Italian premier Lamberto Dini won a senate confidence vote, completing parliamentary confirmation of his nonpartisan government. The conservative bloc, headed by Dini's predecessor, Silvio Berlusconi, refrained from voting but pledged support for his programs. Dini told the Senate he expects his government to last only as long as it takes to implement key measures, including new taxes and spending cuts to pare Italy's huge deficit. Dini plans drastic cuts and changes in the nation's pension system, something Berlusconi tried but failed to do.
The Ulster Unionist Party, an important parliamentary ally of British Prime Minister Major, has threatened to bring down his government. The problem: published excerpts of British-Irish proposals for Northern Ireland, including the creation of an authority to deal with issues affecting all of Ireland.

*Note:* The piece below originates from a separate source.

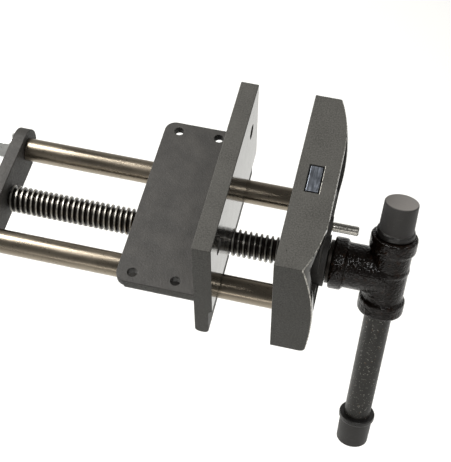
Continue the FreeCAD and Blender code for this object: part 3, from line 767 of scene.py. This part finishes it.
class VISE_OT_thumb_screw(bpy.types.Operator):
    """Thumb screw: a fine thread inside the jaw and a long diamond-knurled head"""
    bl_idname = "vise.thumb_screw"
    bl_label = "Thumb Screw"

    def execute(self, context):
        sizes = context.scene.vise_sizes
        low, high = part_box("dog_lock_screw")
        line = Vector((0, 0, middle("dog_lock_screw").z))
        radius = half_height("dog_lock_screw")
        knurl_start = FRONT_BOSS_X + 1.2 * MM
        bm = bmesh.new()
        thread(bm, line, low.x, knurl_start + 0.2 * MM, radius, radius - 0.7 * MM, 1.25 * MM, 28,
               crest_share=0.14, flank=0.38)
        around = 2 * round(math.pi * radius / sizes.knurl_pitch)
        rings = round((high.x - knurl_start - 0.8 * MM) / (sizes.knurl_pitch / 2))
        depth = 0.55 * MM
        place = Matrix.Translation(line + X_AXIS * knurl_start) @ Matrix.Rotation(math.pi / 2, 4, "Y")
        before = set(bm.faces)
        first = bmesh.ops.create_circle(bm, cap_ends=True, segments=around, radius=radius,
                                        matrix=place)["verts"]
        loop = list({e for v in first for e in v.link_edges})
        step = (high.x - 0.8 * MM - knurl_start) / rings
        for ring in range(1, rings + 1):
            grown = bmesh.ops.extrude_edge_only(bm, edges=loop)["geom"]
            verts = [item for item in grown if isinstance(item, bmesh.types.BMVert)]
            loop = [item for item in grown if isinstance(item, bmesh.types.BMEdge)]
            bmesh.ops.translate(bm, verts=verts, vec=(step, 0, 0))
            for vert in verts:
                out = Vector((0, vert.co.y, vert.co.z)) - line
                turn = round(math.atan2(out.z, out.y) / math.tau * around)
                sunk = depth if (turn + ring) % 2 else 0.0
                vert.co = Vector((vert.co.x, 0, 0)) + line + out.normalized() * (radius - sunk)
        end = bmesh.ops.extrude_edge_only(bm, edges=loop)["geom"]
        rim = [item for item in end if isinstance(item, bmesh.types.BMVert)]
        for vert in rim:
            out = Vector((0, vert.co.y, vert.co.z)) - line
            vert.co = Vector((high.x, 0, 0)) + line + out.normalized() * (radius - 1.2 * MM)
        bmesh.ops.holes_fill(bm, edges=[item for item in end if isinstance(item, bmesh.types.BMEdge)],
                             sides=0)
        bmesh.ops.recalc_face_normals(bm, faces=[f for f in bm.faces if f not in before])
        piece = finish_piece("thumb_screw_knurled", bm, "lock_screw", ["dog_lock_screw"], "bright_steel",
                             ["bright"], sharp=25.0)
        check(piece)
        return {"FINISHED"}


class VISE_OT_small_pieces(bpy.types.Operator):
    """Dog, nut, tie bar, bushes, washers, collars, nuts and bolts with their edges broken; pins, tail ring
    and set screw repainted
    """
    bl_idname = "vise.small_pieces"
    bl_label = "Dog and Fittings"

    def execute(self, context):
        sizes = context.scene.vise_sizes
        fittings = [
            ("dog", "bench_dog", "dog_steel", "dog", 0.25 * MM),
            ("screw_nut", "rear_frame", "bronze", "bronze", sizes.fitting_edge),
            ("nut_washers", "rear_frame", "zinc_steel", "zinc", 0.15 * MM),
            ("nut_bolts", "rear_frame", "black_steel", "black", 0.2 * MM),
            ("rear_tie_bar", CARRIAGE, "jaw_iron", "cast", sizes.casting_edge),
            ("tie_washers", CARRIAGE, "zinc_steel", "zinc", 0.25 * MM),
            ("tie_nuts", CARRIAGE, "zinc_steel", "zinc", 0.15 * MM),
            ("thrust_washer", "screw", "black_steel", "black", sizes.fitting_edge),
            ("thrust_collar", "screw", "black_steel", "black", sizes.fitting_edge),
            ("upper_handle_bush", "screw", "bush_plastic", "nylon", sizes.fitting_edge),
            ("lower_handle_bush", "screw", "bush_plastic", "nylon", sizes.fitting_edge),
        ]
        for node, body, slot, finish, width in fittings:
            check(eased(node, body, slot, [finish], width))
        for node, finish in (("rod_lock_pins", "bright"), ("collar_pin", "bright"),
                             ("screw_tail_ring", "black"), ("hub_set_screw", "black"),
                             ("dog_pressure_pin", "bronze")):
            repaint(node, finish)
        return {"FINISHED"}


class VISE_OT_stage(bpy.types.Operator):
    """Pale floor, soft studio lights and the camera"""
    bl_idname = "vise.stage"
    bl_label = "Stage"

    def execute(self, context):
        floor_depth = 0.85
        bm = bmesh.new()
        bmesh.ops.create_grid(bm, x_segments=1, y_segments=1, size=6.0)
        bmesh.ops.translate(bm, verts=bm.verts, vec=(0, 0, -floor_depth))
        mesh = bpy.data.meshes.new("floor")
        bm.to_mesh(mesh)
        bm.free()
        floor = bpy.data.objects.new("floor", mesh)
        context.collection.objects.link(floor)
        mesh.materials.append(finish_named("floor"))

        world = bpy.data.worlds.new("studio")
        context.scene.world = world
        world.use_nodes = True
        sky = world.node_tree
        facing = add(sky, "ShaderNodeTexCoord").outputs["Generated"]
        upward = add(sky, "ShaderNodeSeparateXYZ", {0: facing}).outputs[2]
        background = sky.nodes["Background"]
        background.inputs["Color"].default_value = (1.0, 0.99, 0.97, 1.0)
        sky.links.new(spread(sky, upward, 0.0, 0.7, 0.5, 0.12), background.inputs["Strength"])

        target = Vector((0.06, 0, -0.08))
        lights = [("key", (-1.2, 0.4, 1.4), (1.0, 1.0), 64.0, (1.0, 0.99, 0.97)),
                  ("spark", (0.5, -0.5, 1.3), (0.12, 0.3), 6.0, (1.0, 1.0, 1.0)),
                  ("side", (1.4, 0.7, 0.9), (0.15, 0.15), 2.0, (1.0, 1.0, 1.0)),
                  ("strip", (0.1, -1.3, -0.05), (1.2, 0.12), 1.7, (1.0, 0.97, 0.93))]
        for name, spot, size, power, colour in lights:
            lamp = bpy.data.lights.new(name, "AREA")
            lamp.shape = "RECTANGLE"
            lamp.size, lamp.size_y = size
            lamp.energy = power
            lamp.color = colour
            light = bpy.data.objects.new(name, lamp)
            light.location = spot
            light.rotation_euler = (target - Vector(spot)).to_track_quat("-Z", "Y").to_euler()
            context.collection.objects.link(light)

        lens = bpy.data.cameras.new("camera")
        lens.sensor_width = 36.0
        lens.lens = 82.36
        camera = bpy.data.objects.new("camera", lens)
        camera.location = (0.1291, -0.5158, 0.6978)
        camera.rotation_euler = (math.radians(33.48), 0.0, math.radians(13.33))
        context.collection.objects.link(camera)
        context.scene.camera = camera
        context.scene.view_settings.view_transform = "Standard"
        return {"FINISHED"}


OPERATORS = (VISE_OT_rear_jaw, VISE_OT_front_jaw, VISE_OT_guide_rods, VISE_OT_lead_screw, VISE_OT_tee,
             VISE_OT_handle, VISE_OT_thumb_screw, VISE_OT_small_pieces, VISE_OT_stage)


class VISE_PT_panel(bpy.types.Panel):
    """The vise's pieces in the 3D view's sidebar"""
    bl_idname = "VISE_PT_panel"
    bl_label = "Bench Vise"
    bl_space_type = "VIEW_3D"
    bl_region_type = "UI"
    bl_category = "Bench Vise"

    def draw(self, context):
        for operator in OPERATORS:
            self.layout.operator(operator.bl_idname)
        for group in (context.scene.vise_sizes, context.scene.vise_colours):
            column = self.layout.column()
            for name in group.__annotations__:
                column.prop(group, name)


CLASSES = (VISE_PG_sizes, VISE_PG_colours, *OPERATORS, VISE_PT_panel)


def register():
    """Registers the classes and hangs the settings on the scene."""
    for cls in CLASSES:
        bpy.utils.register_class(cls)
    bpy.types.Scene.vise_sizes = PointerProperty(type=VISE_PG_sizes)
    bpy.types.Scene.vise_colours = PointerProperty(type=VISE_PG_colours)


def unregister():
    """Takes the settings and the classes away again."""
    del bpy.types.Scene.vise_colours
    del bpy.types.Scene.vise_sizes
    for cls in reversed(CLASSES):
        bpy.utils.unregister_class(cls)


def main():
    """Builds every piece and the stage."""
    register()
    for operator in OPERATORS:
        group, name = operator.bl_idname.split(".")
        getattr(getattr(bpy.ops, group), name)()


if __name__ == "__main__":
    main()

A spokesman for Major denied this would mean British-Irish ``joint authority,'' a major fear of Protestants opposed to uniting the country. After the report came out in the Times of London, Major immediately scheduled a national TV address on Northern Ireland. (Story, Page 7.)
Dutch authorities ordered the evacuation of thousands more people, as swollen rivers threatened to smash dikes and flood villages and towns across the central Netherlands. Up to 250,000 people were urged to leave low-lying areas in the southeast. Officials said the whole polder (land reclaimed from the sea) could soon flood, threatening about 40,000 people living there. Meanwhile, the Rhine River dropped somewhat, allowing cleanup work to begin in Cologne, Germany.
The first of 8,500 Cuban refugees in Panama were returned to the US naval base at Guantanamo Bay, Cuba. The refugees were originally brought to Panama from Guantanamo because of overcrowding there, but Panama agreed to keep them only until March 6. Despite the Cubans' unwillingness to leave, no resistance was reported.
The peso and Mexican stock market rallied in reaction to Clinton's new rescue package for Mexico. After the announcement Tuesday, the peso gained 9 percent, and the stock exchange had its best one-day advance since 1988. Clinton assembled the $51 billion international package after the $40 billion in loan guarantees he proposed to Congress ran into a firestorm of criticism. (Story, Page 1.)
Peru refused to agree to a cease-fire with Ecuador, but will meet with Ecuadoran negotiators and the Rio Protocol group, who drew up the border that has been a source of contention since 1941. About 30 soldiers on both sides have been reported killed since the conflict began last week. Peru, meanwhile, has stepped up the flow of troops sent to the remote border region.
Bosnia's prime minister said he was optimistic the US will lift the arms embargo against his country but acknowledged there were no firm commitments. In testimony before the House, Haris Silajdzic accused Western nations of aiding the militarily stronger Serbs by refusing to lift the embargo. In Sarajevo, Serbs opened a key road to international charities but kept the route closed to everyone else. A convoy of UN ambulances arrived in the capital carrying sick or wounded Bosnian Muslims. THE US
The Index of Leading Economic Indicators rose 0.1 percent in December, the Commerce Department said. The gain, the 14th in 17 months, was less than many economists predicted. The index aims to predict economic activity six to nine months down the road. Meanwhile, Commerce reported that construction spending rose 2.7 percent in 1994, the strongest gain in a decade, pushed by a 1.1 percent rise in December. The reports came as the Federal Reserve Board met again to consider raising interest rates for the seventh time in a year to head off inflation. Most observers believe the Fed will raise rates.
US automakers continue to report record earnings. Ford said it earned $5.3 billion in 1994, topping General Motors' record $4.9 billion in profits. But industry growth may be slowing: Ford has added sales incentives to its new minivan and cut production at several plants to reduce dealer inventories. Rising interest rates concern analysts.